Glendalough Monastic Site is only a short drive away if you want to explore a little bit more, as is Powerscourt Waterfall, Estate and Gardens, and the Vartry Reservoir.
From above, the peak overlooks the dramatic Sally Gap and Lough Tay below.
As you pan around, you can the outline of Turlough Hill Power Station, the Poolbeg chimney stacks, the Irish Sea, Howth, the Great Sugarloaf (another great hike for another day), as well as the rest of the majestic Wicklow Mountains.
Why not make a day of it? – our recommendations for your Djouce Mountain walk
To make the most of your Djouce Mountain hike, we recommend rising early and beginning your walk early. This will ensure you will find ample parking and you will likely have more of the mountain to yourself ahead of the busy afternoon rush.
From the J.B. Malone Car Park, follow the railway sleepers up through Ballinastoe Woods and up to the scenic viewing point at the J.B. Malone memorial.
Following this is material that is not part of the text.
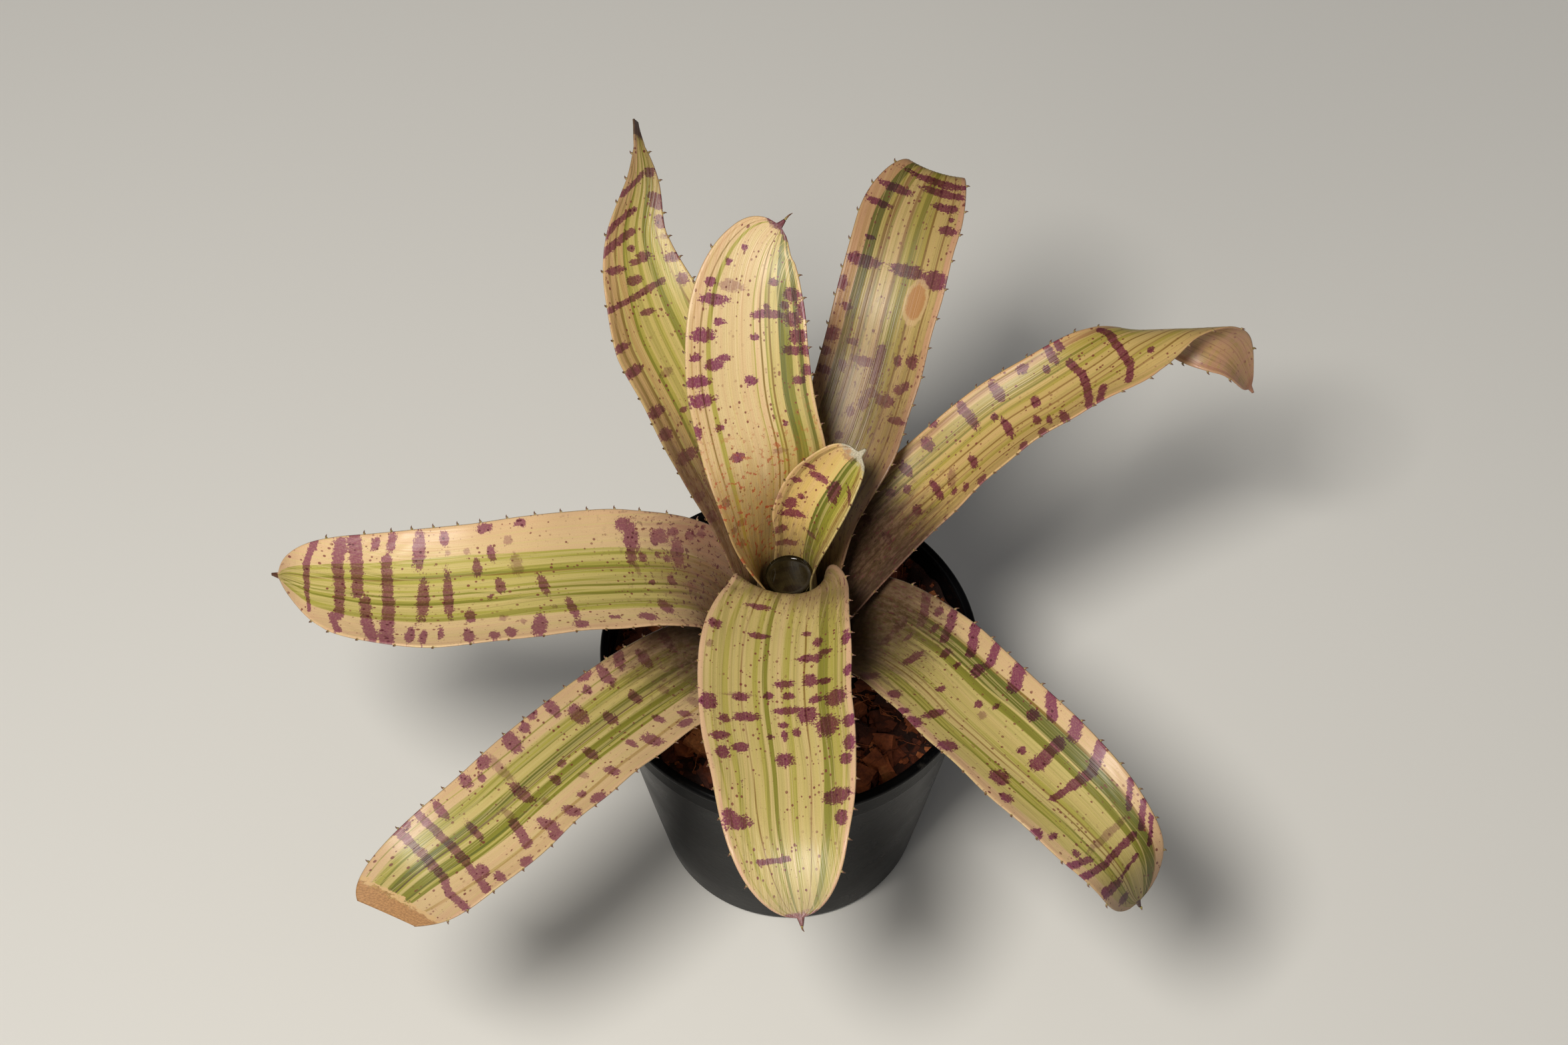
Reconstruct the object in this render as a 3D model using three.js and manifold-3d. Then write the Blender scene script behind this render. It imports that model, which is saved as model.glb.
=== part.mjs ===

Here you will be caught off guard with breathtaking views of glistening Lough Tay and the 6,000-acre Luggala Estate, once owned by the Guinness family. From here, follow the trail to White Hill before taking a ninety-degree turn north. Now you will follow the boardwalk up towards Djouce.
You will have to hop over a small stile and eventually reach another junction. This time, the boardwalk turns eastwards to the Wicklow Way and on to Powerscourt Waterfall and Enniskerry.
Instead, leave the boardwalk and climb up the gravel pathway to the summit. Once you reach the top, take a deep breath and enjoy the views of the mountains, loughs, fields, and sea below.
This route is classed as ‘moderate’ in difficulty. From the car park and back is 7 km (4 miles) and can be completed in three hours.
After your hike, we recommend taking a trip to Enniskerry. Here you can stop for a cuppa and a bite to eat in Poppies Café. You can also explore the fabulous Powerscourt Estate, House and Gardens.